To the extent that Pietrasanta and Fenech tried in their presentations to maintain the fiction that the terror attacks are the results of mere deficiencies and lack of coordination between spy agencies, they descended into absurdity.

Thus, they tried to explain why it was impossible to stop the November 13 attacks even though—as was the case in the March 22 attacks in Brussels—the targets, such as the Bataclan theater, had been identified by Islamist detainees to the intelligence services. They insisted the fact that the targets had been identified did not make it any easier to protect them. “Stopping the attacks would have required investigators and intelligence agents to personally remember all the targets mentioned by the terrorists during their interrogations,” Pietrasanta declared.

Is one expected to take such claims seriously? If the only problem was that police could not memorize the list of targets they had to protect, could they perhaps have tried writing it down?

Particularly astonishing, given that many of the Islamist networks involved in the terror attacks developed when their members were in prison, is their account of the specialized intelligence agencies that work inside the French prison system.

Pietrasanta and Fenech declared, “In May 2016, we interviewed Jean-Jacques Urvoas who told us that, since he became justice minister, he had received no reports on penitentiary intelligence, though it has 380 employees. He even deplored the fact that this system is 'perennially out of order, inactive, and failing to send information about the radicalization of inmates back up the chain of command.”

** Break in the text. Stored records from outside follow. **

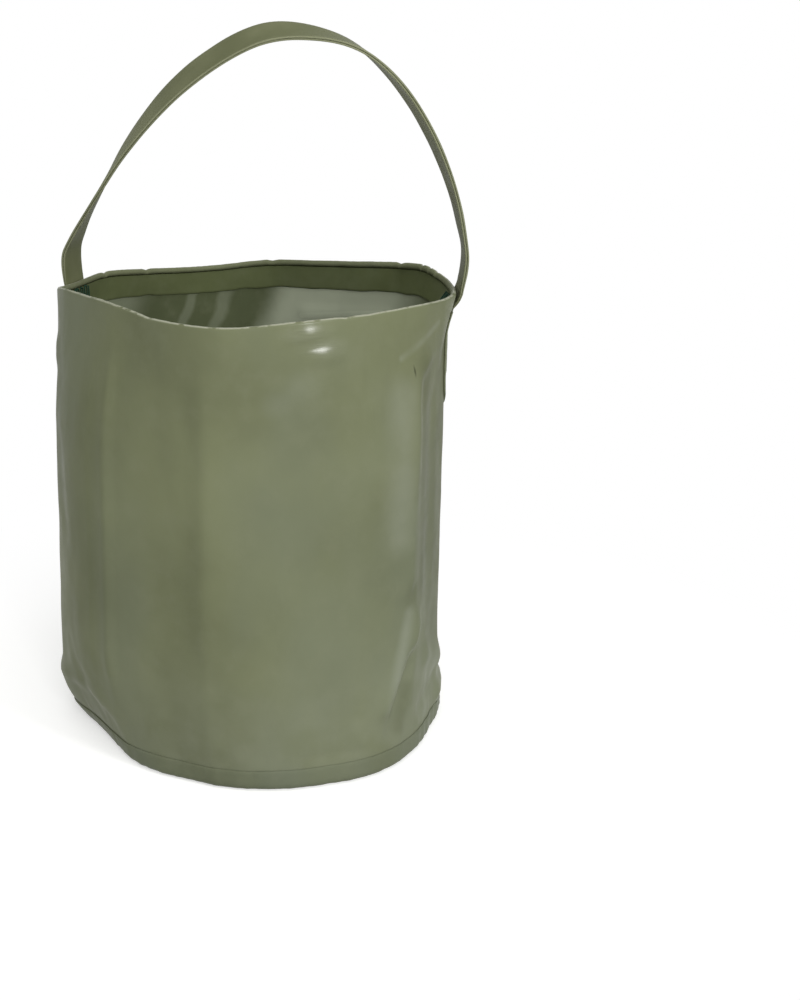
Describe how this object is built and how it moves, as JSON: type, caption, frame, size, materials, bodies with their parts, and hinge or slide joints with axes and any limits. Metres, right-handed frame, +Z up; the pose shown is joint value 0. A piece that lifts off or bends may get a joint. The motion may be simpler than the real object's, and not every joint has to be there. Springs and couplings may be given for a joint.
{
  "type": "collapsible water bucket",
  "caption": "Soft round bucket of coated fabric that stands open for carrying water and folds down flat, with a strap handle sewn under welded patches.",
  "frame": {"origin": "middle of the base, on the table", "axes": "+Z up, towards the mouth and the strap's arch; +X to the right, towards the right strap end; -Y to the front"},
  "size_m": [0.2511, 0.239, 0.4352],
  "materials": {
    "coated_fabric_panel": "satin",
    "coated_fabric_base": "satin",
    "coated_fabric_hem": "satin",
    "coated_fabric_patch": "satin",
    "strap_fabric": "satin",
    "sewing_thread": "matte"
  },
  "bodies": {
    "base": {"base_disc": "coated_fabric_base", "side_panel": "coated_fabric_panel"},
    "rim": {"rim_hem": "coated_fabric_hem", "handle_patch_left": "coated_fabric_patch", "handle_patch_right": "coated_fabric_patch", "strap_end_left": "strap_fabric", "strap_end_right": "strap_fabric", "strap_root_left": "strap_fabric", "strap_root_right": "strap_fabric", "strap_stitching_left": "sewing_thread", "strap_stitching_right": "sewing_thread"},
    "handle": {"handle_strap": "strap_fabric"}
  },
  "joints": [
    {"name": "collapse", "type": "slide", "parent": "base", "child": "rim", "axis": [0, 0, -1], "range_m": [0, 0.18], "deforming": ["side_panel"]},
    {"name": "handle_swing", "type": "hinge", "parent": "rim", "child": "handle", "pos_m": [0.00858, 0.01566, 0.292], "axis": [0.9935, -0.1137, 0], "range_deg": [-92, 70], "deforming": ["strap_root_left", "strap_root_right"]}
  ]
}
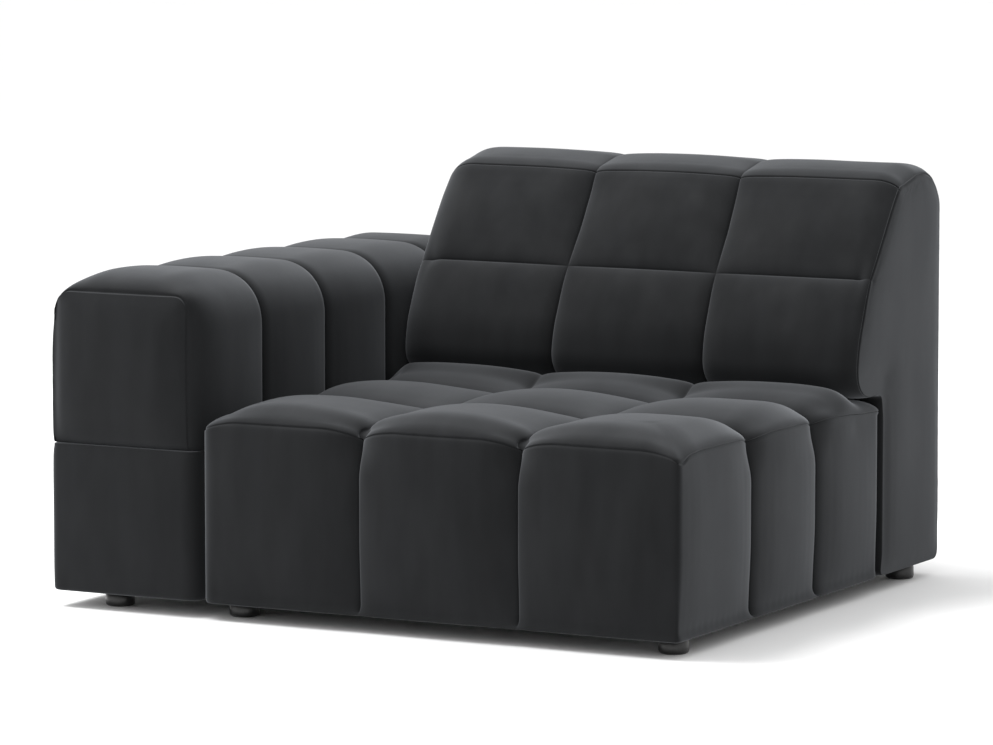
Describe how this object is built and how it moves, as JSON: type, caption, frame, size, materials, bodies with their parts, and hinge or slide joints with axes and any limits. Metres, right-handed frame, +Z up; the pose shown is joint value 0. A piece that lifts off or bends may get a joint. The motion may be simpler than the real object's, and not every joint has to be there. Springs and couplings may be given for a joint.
{
  "type": "modular sofa unit",
  "caption": "Left-armed tufted daybed or corner sofa unit: channelled arm, deep cell-tufted seat with an open right side, leaning back with a nose, low round feet.",
  "frame": {"origin": "on the floor, under the middle of the outer box", "axes": "+Z up, +X towards the open side (right of a viewer who faces the front), -Y towards the front of the seat"},
  "size_m": [1.24, 1.09, 0.765],
  "materials": {
    "dust_cloth": "thin black non-woven",
    "felt": "grey spring felt",
    "fibre_pad": "white polyester fibre",
    "fibreboard": "hard fibreboard",
    "foam": "open cell upholstery foam",
    "foot_plastic": "satin black",
    "insert_brass": "bright",
    "pine": "planed pine",
    "plywood": "raw birch plywood",
    "velvet": "short pile velvet, charcoal",
    "webbing": "woven elastic webbing",
    "zinc_steel": "zinc plated"
  },
  "bodies": {
    "root": {"arm_base_cover": "velvet", "arm_base_foam": "foam", "arm_bottom_board": "plywood", "arm_channel_cover": "velvet", "arm_dust_cover": "dust_cloth", "arm_end_boards": "plywood", "arm_end_covers": "velvet", "arm_end_foams": "foam", "arm_inner_pads": "fibre_pad", "arm_joining_rail": "pine", "arm_outer_pads": "fibre_pad", "arm_ribs": "plywood", "arm_side_panels": "fibreboard", "arm_top_board": "plywood", "arm_top_foam": "foam", "arm_top_pads": "fibre_pad", "back_base_cover": "velvet", "back_base_foam": "foam", "back_base_panel": "fibreboard", "back_bottom_battens": "pine", "back_cell_pads": "fibre_pad", "back_dust_cover": "dust_cloth", "back_front_cover": "velvet", "back_lower_rail": "pine", "back_middle_ribs": "plywood", "back_nose_rail": "pine", "back_rear_cover": "velvet", "back_rear_foam": "foam", "back_rear_panel": "fibreboard", "back_side_covers": "velvet", "back_side_foams": "foam", "back_side_ribs": "plywood", "back_top_cover": "velvet", "back_top_pads": "fibre_pad", "back_top_rail": "pine", "back_webbing": "webbing", "feet": "foot_plastic", "foot_inserts": "insert_brass", "foot_studs": "zinc_steel", "joining_bolts": "zinc_steel", "joining_tee_nuts": "zinc_steel", "joining_washers": "zinc_steel", "seat_base_battens": "pine", "seat_border_cover": "velvet", "seat_cell_pads": "fibre_pad", "seat_corner_posts": "pine", "seat_dust_cover": "dust_cloth", "seat_foam_core": "foam", "seat_front_board": "plywood", "seat_front_pads": "fibre_pad", "seat_plain_cover": "velvet", "seat_rear_board": "plywood", "seat_side_boards": "plywood", "seat_side_pads": "fibre_pad", "seat_spring_clips": "zinc_steel", "seat_spring_felt": "felt", "seat_springs": "zinc_steel", "seat_top_cover": "velvet"}
  },
  "joints": []
}
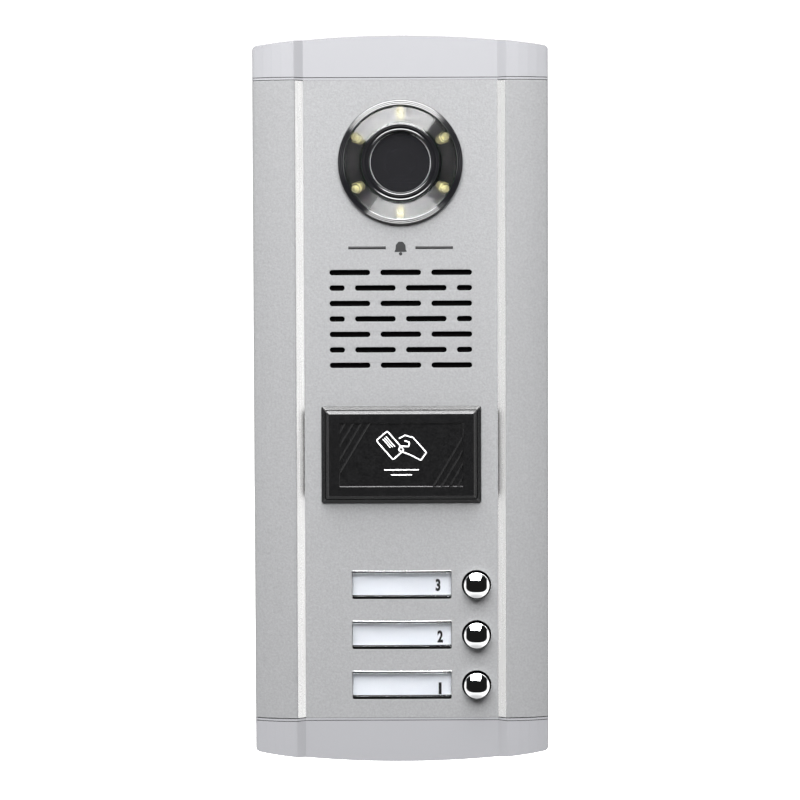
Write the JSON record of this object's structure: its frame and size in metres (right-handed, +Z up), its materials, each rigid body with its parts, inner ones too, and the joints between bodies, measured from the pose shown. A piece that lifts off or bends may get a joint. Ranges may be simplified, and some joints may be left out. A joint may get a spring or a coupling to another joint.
{
  "type": "door intercom panel",
  "caption": "Wall-hung video door intercom panel: arched silver case with a round camera and lamp ring, speaker grille, card reader, and call buttons beside name plates.",
  "frame": {"origin": "centre of the wall bracket's flat back face, on the wall's surface", "axes": "+X to the viewer's right, +Y into the wall, +Z up; the front faces -Y"},
  "size_m": [0.13, 0.0436, 0.32],
  "materials": {
    "anodised_aluminium": "sand-blasted silver anodising with bright-cut chamfers",
    "silver_paint": "smooth silver-painted moulding",
    "black_plastic": "fine satin moulding",
    "zinc_plated_steel": "zinc plate",
    "gloss_black_plastic": "polished",
    "foam_rubber": "closed-cell foam",
    "clear_plastic": "clear moulding",
    "metallised_plastic": "vacuum-metallised",
    "led_resin": "cast epoxy",
    "circuit_board": "solder mask",
    "smoked_window": "smoked, polished",
    "speaker_cloth": "woven acoustic cloth",
    "cone_paper": "pressed pulp",
    "copper": "bare copper",
    "card_paper": "uncoated card",
    "chrome_plate": "mirror polish",
    "blue_plastic": "moulded"
  },
  "bodies": {
    "panel": {"front_panel": "anodised_aluminium", "top_cap": "silver_paint", "bottom_cap": "silver_paint", "rear_cover": "black_plastic", "wall_bracket": "zinc_plated_steel", "security_screw": "zinc_plated_steel", "rear_cover_screw_1": "zinc_plated_steel", "rear_cover_screw_2": "zinc_plated_steel", "rear_cover_screw_3": "zinc_plated_steel", "rear_cover_screw_4": "zinc_plated_steel", "camera_bezel": "gloss_black_plastic", "camera_seal": "foam_rubber", "led_diffuser": "clear_plastic", "led_reflector": "metallised_plastic", "led_1": "led_resin", "led_2": "led_resin", "led_3": "led_resin", "led_4": "led_resin", "led_5": "led_resin", "led_6": "led_resin", "led_board": "circuit_board", "lens_shroud": "black_plastic", "lens_window": "smoked_window", "lens_barrel": "black_plastic", "lens_holder": "black_plastic", "camera_board": "circuit_board", "camera_pod": "black_plastic", "speaker_mesh": "speaker_cloth", "speaker_gasket": "foam_rubber", "speaker_basket": "zinc_plated_steel", "speaker_cone": "cone_paper", "speaker_magnet": "zinc_plated_steel", "microphone_boot": "foam_rubber", "microphone_capsule": "zinc_plated_steel", "reader_frame": "black_plastic", "reader_cover": "black_plastic", "reader_board": "circuit_board", "antenna_coil": "copper", "nameplate_card_1": "card_paper", "button_spring_1": "zinc_plated_steel", "tact_switch_1": "black_plastic", "nameplate_card_2": "card_paper", "button_spring_2": "zinc_plated_steel", "tact_switch_2": "black_plastic", "nameplate_card_3": "card_paper", "button_spring_3": "zinc_plated_steel", "tact_switch_3": "black_plastic", "button_carrier": "black_plastic", "button_board": "circuit_board", "main_board": "circuit_board", "terminal_block": "circuit_board", "volume_trimmer": "blue_plastic", "door_relay": "blue_plastic"},
    "call_button_1": {"call_button_1": "chrome_plate"},
    "nameplate_window_1": {"nameplate_window_1": "clear_plastic"},
    "call_button_2": {"call_button_2": "chrome_plate"},
    "nameplate_window_2": {"nameplate_window_2": "clear_plastic"},
    "call_button_3": {"call_button_3": "chrome_plate"},
    "nameplate_window_3": {"nameplate_window_3": "clear_plastic"},
    "trimmer_rotor": {"trimmer_rotor": "copper"}
  },
  "joints": [
    {"name": "call_button_1_press", "type": "slide", "parent": "panel", "child": "call_button_1", "axis": [0, 1, 0], "range_m": [0, 0.0015], "stiffness_N_per_m": 1300, "springref_m": -0.001, "deforming": ["button_spring_1"]},
    {"name": "call_button_2_press", "type": "slide", "parent": "panel", "child": "call_button_2", "axis": [0, 1, 0], "range_m": [0, 0.0015], "stiffness_N_per_m": 1300, "springref_m": -0.001, "deforming": ["button_spring_2"]},
    {"name": "call_button_3_press", "type": "slide", "parent": "panel", "child": "call_button_3", "axis": [0, 1, 0], "range_m": [0, 0.0015], "stiffness_N_per_m": 1300, "springref_m": -0.001, "deforming": ["button_spring_3"]},
    {"name": "nameplate_window_1_pull", "type": "slide", "parent": "panel", "child": "nameplate_window_1", "axis": [0, -1, 0], "range_m": [0, 0.008]},
    {"name": "nameplate_window_2_pull", "type": "slide", "parent": "panel", "child": "nameplate_window_2", "axis": [0, -1, 0], "range_m": [0, 0.008]},
    {"name": "nameplate_window_3_pull", "type": "slide", "parent": "panel", "child": "nameplate_window_3", "axis": [0, -1, 0], "range_m": [0, 0.008]},
    {"name": "volume_trimmer_turn", "type": "hinge", "parent": "panel", "child": "trimmer_rotor", "pos_m": [0, -0.0082, 0.024], "axis": [0, 1, 0], "range_deg": [-135, 135]}
  ]
}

Considering that France is supposedly on high alert in a war against Islamist jihadism, one must ask: what are these 380 people doing, if it is not issuing reports about such detainees? If they are not helping provide higher authorities with this information, is it perhaps because they have concluded that it is better to look the other way, as “problem” prisoners are sent overseas to fight and be killed in wars that enjoy the support of the intelligence agencies?